Выстрел — в самую душу, Как только что по врагам. Богоборцем разрушен Сегодня последний храм…Эта мысль повторяется в последнем, седьмом стихотворении-эпитафии-молитве:
Много храмов разрушил, А этот — ценней всего. Упокой, Господи, душу усопшего врага твоего.Да, она прощала Маяковскому "разрушение храмов". Впадая в противоречие с самою собой, провозглашала: "Мне весь Маяковский роднее всех воспевателей старого мира. Завод или площадь Маяковского роднее феодального замка или белых колонн поэтического Бунина…" Впрочем, было ли это противоречием? Двоякость, сосуществование полярностей — вот ее натура…
Особое место занимает в цикле "Маяковскому" шестое стихотворение. Но сначала — эпиграф: неточное четверостишие, приведенное в романе Андрея Белого "Петербург": "Зёрна огненного цвета Брошу на ладонь, Чтоб предстал он в бездне света Красный, как огонь".

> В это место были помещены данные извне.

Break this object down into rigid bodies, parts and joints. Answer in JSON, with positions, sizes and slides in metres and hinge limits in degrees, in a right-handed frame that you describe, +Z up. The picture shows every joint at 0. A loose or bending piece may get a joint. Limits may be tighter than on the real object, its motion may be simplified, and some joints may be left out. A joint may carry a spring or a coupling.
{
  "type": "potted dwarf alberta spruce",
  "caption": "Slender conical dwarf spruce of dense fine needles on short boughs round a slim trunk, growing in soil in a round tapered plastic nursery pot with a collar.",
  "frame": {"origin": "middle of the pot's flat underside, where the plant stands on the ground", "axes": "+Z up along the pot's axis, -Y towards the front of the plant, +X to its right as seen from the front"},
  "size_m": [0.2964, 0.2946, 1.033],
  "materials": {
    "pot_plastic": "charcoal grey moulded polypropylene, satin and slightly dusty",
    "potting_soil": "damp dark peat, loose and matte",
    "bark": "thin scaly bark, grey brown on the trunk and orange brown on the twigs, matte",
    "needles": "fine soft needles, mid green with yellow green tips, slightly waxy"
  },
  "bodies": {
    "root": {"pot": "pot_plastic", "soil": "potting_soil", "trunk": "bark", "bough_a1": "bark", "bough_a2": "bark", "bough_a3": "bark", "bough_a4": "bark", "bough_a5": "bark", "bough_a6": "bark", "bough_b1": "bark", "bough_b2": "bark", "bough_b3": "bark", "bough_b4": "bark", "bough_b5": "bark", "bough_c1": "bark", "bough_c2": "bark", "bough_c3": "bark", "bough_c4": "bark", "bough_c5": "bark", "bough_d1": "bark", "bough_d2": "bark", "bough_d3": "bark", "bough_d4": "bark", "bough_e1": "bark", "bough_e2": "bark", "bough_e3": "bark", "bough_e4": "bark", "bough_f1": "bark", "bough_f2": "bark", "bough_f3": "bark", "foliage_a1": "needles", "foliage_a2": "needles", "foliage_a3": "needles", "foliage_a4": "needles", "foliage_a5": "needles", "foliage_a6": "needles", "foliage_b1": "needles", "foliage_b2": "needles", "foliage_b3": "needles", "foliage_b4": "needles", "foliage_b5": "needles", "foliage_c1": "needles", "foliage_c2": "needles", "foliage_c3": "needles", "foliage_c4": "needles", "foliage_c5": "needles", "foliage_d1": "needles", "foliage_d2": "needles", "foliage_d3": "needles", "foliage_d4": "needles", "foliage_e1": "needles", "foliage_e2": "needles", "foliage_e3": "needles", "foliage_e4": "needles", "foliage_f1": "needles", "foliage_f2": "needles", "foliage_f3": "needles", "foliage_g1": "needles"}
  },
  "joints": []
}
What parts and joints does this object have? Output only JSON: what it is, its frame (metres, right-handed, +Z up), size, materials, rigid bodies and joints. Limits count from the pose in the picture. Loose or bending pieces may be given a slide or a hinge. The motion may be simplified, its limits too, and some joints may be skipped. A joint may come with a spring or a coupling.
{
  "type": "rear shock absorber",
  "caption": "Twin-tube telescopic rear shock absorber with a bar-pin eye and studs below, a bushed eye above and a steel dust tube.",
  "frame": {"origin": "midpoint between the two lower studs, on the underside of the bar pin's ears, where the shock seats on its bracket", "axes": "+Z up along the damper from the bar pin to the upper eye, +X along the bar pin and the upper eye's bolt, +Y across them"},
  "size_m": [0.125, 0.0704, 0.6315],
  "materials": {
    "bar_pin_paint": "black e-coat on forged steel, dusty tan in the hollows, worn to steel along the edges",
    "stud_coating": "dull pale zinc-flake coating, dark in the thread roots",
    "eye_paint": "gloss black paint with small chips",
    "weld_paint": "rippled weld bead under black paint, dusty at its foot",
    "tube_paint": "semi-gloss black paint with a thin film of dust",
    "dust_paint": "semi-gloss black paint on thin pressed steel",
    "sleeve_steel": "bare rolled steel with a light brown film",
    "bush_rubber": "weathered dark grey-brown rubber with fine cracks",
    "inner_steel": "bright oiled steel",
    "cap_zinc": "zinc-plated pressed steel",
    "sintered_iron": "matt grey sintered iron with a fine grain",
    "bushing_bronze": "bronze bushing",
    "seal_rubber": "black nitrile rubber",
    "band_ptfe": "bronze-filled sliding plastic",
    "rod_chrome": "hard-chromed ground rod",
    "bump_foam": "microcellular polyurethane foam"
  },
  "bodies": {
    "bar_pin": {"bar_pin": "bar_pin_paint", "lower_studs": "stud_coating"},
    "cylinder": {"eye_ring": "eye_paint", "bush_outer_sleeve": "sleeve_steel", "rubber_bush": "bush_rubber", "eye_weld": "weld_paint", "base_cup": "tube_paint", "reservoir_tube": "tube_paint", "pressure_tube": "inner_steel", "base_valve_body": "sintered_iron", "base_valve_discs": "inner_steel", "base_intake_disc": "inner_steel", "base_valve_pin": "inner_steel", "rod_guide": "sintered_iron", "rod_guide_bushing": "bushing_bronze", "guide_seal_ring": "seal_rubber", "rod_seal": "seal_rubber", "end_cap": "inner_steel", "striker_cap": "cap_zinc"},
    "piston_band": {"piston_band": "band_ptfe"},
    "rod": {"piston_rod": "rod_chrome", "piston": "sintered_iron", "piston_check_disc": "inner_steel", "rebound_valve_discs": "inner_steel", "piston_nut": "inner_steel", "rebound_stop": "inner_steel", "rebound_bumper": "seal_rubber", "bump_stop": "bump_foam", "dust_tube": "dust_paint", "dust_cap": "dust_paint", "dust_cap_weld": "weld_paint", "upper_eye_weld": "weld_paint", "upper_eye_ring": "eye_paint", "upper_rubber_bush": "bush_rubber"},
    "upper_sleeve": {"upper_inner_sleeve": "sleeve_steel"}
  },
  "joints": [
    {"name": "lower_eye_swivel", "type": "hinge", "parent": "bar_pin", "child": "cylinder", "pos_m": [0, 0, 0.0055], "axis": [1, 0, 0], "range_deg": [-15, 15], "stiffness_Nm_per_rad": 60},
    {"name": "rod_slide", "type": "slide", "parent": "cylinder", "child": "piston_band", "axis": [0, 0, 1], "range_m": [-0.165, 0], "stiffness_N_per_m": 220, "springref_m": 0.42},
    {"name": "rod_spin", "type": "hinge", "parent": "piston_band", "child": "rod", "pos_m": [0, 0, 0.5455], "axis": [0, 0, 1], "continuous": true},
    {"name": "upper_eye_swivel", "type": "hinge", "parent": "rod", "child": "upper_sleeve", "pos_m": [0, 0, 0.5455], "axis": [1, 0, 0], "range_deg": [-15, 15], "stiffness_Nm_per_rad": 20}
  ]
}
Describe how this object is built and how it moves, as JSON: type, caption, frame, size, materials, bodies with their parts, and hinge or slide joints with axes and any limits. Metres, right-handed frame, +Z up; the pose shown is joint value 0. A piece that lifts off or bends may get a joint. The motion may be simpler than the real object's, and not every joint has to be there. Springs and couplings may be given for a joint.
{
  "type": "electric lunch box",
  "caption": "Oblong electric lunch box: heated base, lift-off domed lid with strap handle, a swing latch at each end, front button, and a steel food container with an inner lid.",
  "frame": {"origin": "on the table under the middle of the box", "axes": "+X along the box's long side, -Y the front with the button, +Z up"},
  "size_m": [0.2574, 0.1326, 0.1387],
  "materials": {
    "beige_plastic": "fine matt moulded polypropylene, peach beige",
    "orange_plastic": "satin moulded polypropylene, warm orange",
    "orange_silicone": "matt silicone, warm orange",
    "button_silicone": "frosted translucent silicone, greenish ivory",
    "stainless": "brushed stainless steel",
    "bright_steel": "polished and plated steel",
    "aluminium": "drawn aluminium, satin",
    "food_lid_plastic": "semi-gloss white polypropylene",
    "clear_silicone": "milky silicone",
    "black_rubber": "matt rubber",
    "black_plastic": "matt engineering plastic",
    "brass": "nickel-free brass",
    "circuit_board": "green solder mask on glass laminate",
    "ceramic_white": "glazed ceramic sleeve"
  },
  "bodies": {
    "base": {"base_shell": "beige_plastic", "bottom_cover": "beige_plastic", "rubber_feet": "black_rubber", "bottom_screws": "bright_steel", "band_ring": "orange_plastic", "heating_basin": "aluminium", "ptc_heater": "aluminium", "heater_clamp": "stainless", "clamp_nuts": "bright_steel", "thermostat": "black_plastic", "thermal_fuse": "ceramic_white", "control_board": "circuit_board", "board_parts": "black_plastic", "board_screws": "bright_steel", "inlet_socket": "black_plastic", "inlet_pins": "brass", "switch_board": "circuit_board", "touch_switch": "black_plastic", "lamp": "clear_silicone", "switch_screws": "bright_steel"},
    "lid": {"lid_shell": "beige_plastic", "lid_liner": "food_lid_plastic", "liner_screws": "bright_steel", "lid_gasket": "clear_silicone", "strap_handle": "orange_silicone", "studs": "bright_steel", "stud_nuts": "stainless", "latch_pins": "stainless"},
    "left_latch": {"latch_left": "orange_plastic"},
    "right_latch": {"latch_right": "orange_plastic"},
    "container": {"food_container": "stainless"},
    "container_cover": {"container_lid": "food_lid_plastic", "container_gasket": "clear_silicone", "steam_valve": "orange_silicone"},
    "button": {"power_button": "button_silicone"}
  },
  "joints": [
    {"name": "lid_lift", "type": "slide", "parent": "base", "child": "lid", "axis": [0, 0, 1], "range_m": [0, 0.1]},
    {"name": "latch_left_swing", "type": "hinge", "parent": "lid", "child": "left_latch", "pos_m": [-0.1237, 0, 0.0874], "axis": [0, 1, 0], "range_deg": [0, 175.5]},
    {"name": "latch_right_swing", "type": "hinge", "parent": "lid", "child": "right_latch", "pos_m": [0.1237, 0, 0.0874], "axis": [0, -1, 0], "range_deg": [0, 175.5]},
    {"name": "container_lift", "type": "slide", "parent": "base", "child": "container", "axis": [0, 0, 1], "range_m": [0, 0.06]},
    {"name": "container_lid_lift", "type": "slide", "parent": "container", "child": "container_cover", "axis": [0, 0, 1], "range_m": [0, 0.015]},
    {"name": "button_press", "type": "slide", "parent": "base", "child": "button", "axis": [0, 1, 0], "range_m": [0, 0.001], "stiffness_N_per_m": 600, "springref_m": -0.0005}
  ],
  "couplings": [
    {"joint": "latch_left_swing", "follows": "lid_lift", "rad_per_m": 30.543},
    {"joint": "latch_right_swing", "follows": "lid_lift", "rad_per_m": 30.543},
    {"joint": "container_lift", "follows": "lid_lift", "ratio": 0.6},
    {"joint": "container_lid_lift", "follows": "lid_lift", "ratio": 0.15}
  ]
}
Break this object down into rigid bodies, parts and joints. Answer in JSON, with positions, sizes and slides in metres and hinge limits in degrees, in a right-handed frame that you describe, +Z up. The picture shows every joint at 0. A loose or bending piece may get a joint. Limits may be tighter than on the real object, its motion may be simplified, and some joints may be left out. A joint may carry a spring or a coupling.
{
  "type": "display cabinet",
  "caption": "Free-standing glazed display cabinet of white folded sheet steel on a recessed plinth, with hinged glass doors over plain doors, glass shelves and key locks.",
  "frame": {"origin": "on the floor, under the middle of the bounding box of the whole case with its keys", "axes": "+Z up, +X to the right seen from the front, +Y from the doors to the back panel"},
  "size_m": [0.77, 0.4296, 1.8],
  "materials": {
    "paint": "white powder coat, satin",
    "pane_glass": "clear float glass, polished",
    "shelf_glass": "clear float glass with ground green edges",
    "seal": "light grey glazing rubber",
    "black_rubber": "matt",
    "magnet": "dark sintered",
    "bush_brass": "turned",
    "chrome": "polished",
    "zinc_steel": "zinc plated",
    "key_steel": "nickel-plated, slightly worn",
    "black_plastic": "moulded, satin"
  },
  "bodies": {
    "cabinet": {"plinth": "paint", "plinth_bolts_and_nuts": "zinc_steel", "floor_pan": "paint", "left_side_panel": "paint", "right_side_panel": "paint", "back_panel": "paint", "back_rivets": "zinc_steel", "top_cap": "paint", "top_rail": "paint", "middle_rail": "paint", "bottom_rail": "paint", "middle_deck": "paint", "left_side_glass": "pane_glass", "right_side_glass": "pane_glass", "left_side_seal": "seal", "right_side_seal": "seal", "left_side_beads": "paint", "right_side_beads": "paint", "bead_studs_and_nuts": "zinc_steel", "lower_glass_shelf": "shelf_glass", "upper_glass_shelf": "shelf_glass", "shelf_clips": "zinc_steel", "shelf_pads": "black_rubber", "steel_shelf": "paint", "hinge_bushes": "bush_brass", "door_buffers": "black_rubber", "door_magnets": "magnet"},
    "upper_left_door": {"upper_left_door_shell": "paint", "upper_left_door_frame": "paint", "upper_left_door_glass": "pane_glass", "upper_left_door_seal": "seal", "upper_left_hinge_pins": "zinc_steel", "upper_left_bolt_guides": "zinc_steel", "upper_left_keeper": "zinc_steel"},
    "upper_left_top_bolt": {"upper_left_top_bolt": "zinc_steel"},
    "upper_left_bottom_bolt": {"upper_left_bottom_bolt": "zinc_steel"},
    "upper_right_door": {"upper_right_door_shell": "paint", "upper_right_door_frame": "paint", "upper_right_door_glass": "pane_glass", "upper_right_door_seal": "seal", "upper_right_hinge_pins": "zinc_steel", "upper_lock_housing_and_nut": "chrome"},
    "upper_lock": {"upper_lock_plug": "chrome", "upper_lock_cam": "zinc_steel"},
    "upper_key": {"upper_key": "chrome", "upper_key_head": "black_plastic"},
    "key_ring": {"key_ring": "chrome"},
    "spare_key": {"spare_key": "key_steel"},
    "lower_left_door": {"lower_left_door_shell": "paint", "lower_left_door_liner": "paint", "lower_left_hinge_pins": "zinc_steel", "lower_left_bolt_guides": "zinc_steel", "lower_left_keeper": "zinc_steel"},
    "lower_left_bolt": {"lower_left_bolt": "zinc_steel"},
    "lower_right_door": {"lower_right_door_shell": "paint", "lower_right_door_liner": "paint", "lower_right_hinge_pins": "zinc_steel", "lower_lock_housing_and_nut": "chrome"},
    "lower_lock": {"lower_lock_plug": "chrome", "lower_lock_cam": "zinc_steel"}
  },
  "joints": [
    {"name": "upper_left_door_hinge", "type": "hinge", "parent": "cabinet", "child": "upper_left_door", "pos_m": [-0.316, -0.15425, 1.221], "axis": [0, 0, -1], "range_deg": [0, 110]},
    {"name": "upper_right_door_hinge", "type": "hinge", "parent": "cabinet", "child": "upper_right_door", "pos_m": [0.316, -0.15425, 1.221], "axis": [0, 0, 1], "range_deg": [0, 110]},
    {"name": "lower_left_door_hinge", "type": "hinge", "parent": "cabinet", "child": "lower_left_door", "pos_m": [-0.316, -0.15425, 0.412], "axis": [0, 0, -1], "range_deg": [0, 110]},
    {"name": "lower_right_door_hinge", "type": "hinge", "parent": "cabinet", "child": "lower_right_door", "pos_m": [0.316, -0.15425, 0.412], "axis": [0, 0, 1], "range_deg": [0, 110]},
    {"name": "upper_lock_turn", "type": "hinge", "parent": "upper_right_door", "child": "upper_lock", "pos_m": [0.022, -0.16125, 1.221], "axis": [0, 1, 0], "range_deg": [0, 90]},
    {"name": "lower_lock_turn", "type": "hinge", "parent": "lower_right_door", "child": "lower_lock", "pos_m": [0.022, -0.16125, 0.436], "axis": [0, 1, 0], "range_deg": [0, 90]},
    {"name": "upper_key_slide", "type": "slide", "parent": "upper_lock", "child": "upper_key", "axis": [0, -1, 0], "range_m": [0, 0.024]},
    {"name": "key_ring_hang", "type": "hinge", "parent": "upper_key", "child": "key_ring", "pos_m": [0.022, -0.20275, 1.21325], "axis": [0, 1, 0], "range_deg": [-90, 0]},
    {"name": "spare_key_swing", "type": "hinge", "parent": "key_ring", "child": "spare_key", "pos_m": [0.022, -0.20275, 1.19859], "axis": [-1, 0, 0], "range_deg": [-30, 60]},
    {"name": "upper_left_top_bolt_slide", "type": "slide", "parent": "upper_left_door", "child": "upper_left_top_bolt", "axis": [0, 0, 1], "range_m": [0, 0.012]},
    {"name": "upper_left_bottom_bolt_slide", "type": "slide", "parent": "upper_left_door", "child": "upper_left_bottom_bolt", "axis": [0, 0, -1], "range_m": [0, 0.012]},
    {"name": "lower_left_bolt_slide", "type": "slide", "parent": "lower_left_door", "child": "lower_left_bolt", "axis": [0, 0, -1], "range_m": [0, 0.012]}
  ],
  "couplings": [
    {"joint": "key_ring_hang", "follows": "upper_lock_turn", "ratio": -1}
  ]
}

И еще цитата. В поэме Маяковского "Человек", которую Цветаева услышала впервые из уст поэта в далеком восемнадцатом году, в московской квартире Цетлиных, лирический герой, автор встречается на том свете с знакомым:
Постепенно вживался небесам в уклад. Выхожу с другими глазеть, не пришло ли новых. "А, и вы!" Радостно обнял. "Здравствуйте, Владимир Владимирович!" "Здравствуйте, Абрам Васильевич! Ну, как кончались? Ничего? Удобно ль?"Вот и свое стихотворение Цветаева построила в виде разговора Маяковского и Есенина: их встречу на том свете:
Советским вельможей, При полном Синоде… — Здорово, Сережа! — Здорово, Володя! Умаялся? — Малость. — По общим? — По личным. — Стрелялось? — Привычно. — Горелось? — Отлично.И дальше разворачивается этот диалог — обыденный, житейский, отнюдь не "поэтичный". Взаимные уколы: "Ужель из-за юбки? — Хужей из-за водки", грустное согласие: "Негоже, Сережа! Негоже, Володя!" Расспросы Есенина: как там, "в Эсзсзсэре что нового?" — и неподражаемый ответ: "Родители — ро'дят, Вредители — точут, Издатели — водят, Писатели — строчут". И так далее. На земле ничего не изменилось.